» **Required task**: Report the number of lines in the entries below that include the word "joints", and nothing else.

» **Records shown**:

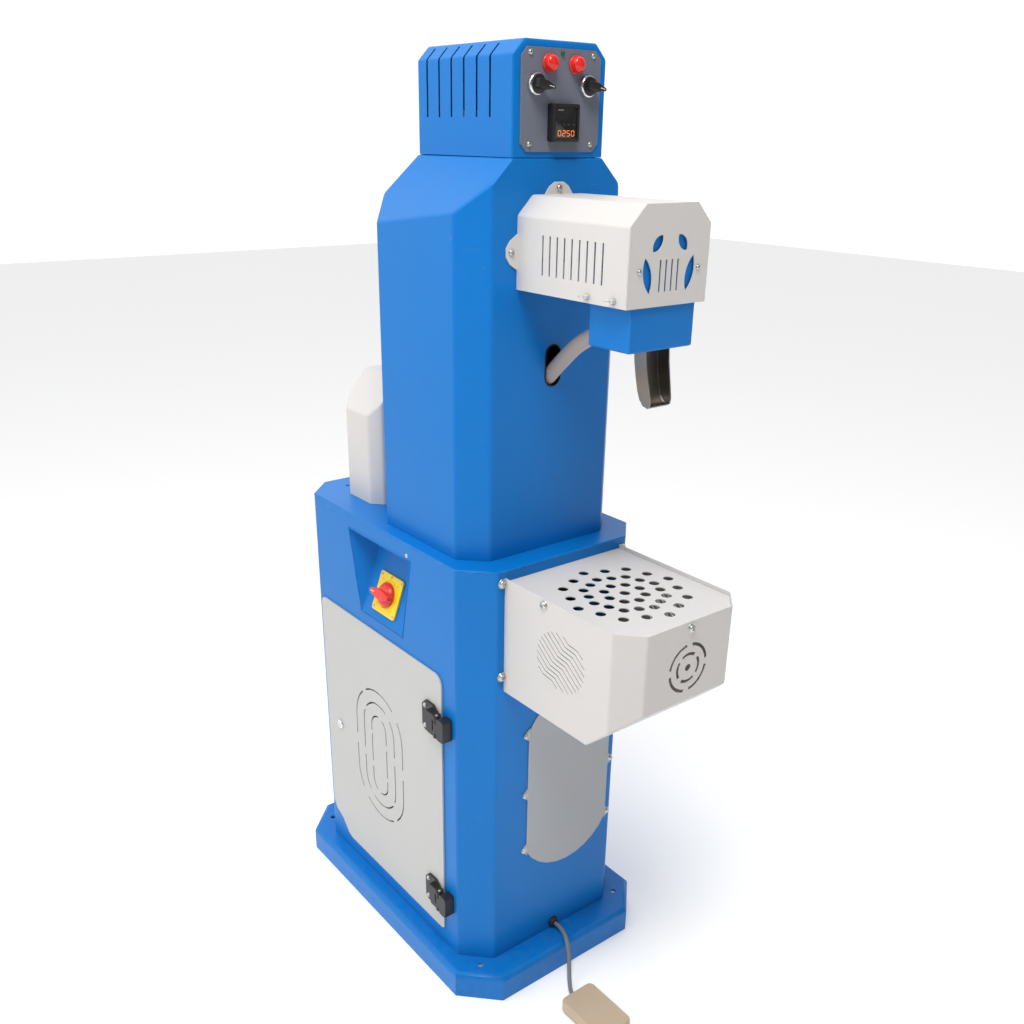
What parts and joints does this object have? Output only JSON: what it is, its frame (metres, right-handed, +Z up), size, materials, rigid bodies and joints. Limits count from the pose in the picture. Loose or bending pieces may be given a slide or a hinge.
--
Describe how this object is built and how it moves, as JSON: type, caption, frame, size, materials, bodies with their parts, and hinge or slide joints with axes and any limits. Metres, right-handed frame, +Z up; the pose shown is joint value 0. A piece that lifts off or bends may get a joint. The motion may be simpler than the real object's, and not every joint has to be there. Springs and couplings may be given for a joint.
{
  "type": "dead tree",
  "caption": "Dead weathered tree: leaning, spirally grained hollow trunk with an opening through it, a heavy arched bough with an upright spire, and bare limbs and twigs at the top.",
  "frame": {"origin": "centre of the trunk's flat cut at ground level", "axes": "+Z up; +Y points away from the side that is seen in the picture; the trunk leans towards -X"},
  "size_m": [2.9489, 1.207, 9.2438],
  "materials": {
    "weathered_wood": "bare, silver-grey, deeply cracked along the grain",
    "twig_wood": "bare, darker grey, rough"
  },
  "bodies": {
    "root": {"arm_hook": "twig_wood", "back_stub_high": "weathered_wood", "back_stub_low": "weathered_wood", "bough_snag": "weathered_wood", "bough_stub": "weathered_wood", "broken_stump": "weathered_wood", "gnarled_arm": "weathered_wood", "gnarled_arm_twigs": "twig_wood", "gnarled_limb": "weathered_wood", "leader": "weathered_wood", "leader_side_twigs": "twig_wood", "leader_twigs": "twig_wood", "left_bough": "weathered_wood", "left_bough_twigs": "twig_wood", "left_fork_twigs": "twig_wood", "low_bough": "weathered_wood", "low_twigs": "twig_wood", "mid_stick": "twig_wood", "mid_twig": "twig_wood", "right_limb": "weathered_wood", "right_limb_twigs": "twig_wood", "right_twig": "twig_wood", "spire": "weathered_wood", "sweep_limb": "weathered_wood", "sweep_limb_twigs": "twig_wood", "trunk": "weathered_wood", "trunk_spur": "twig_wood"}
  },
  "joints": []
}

» **Task solution**: 3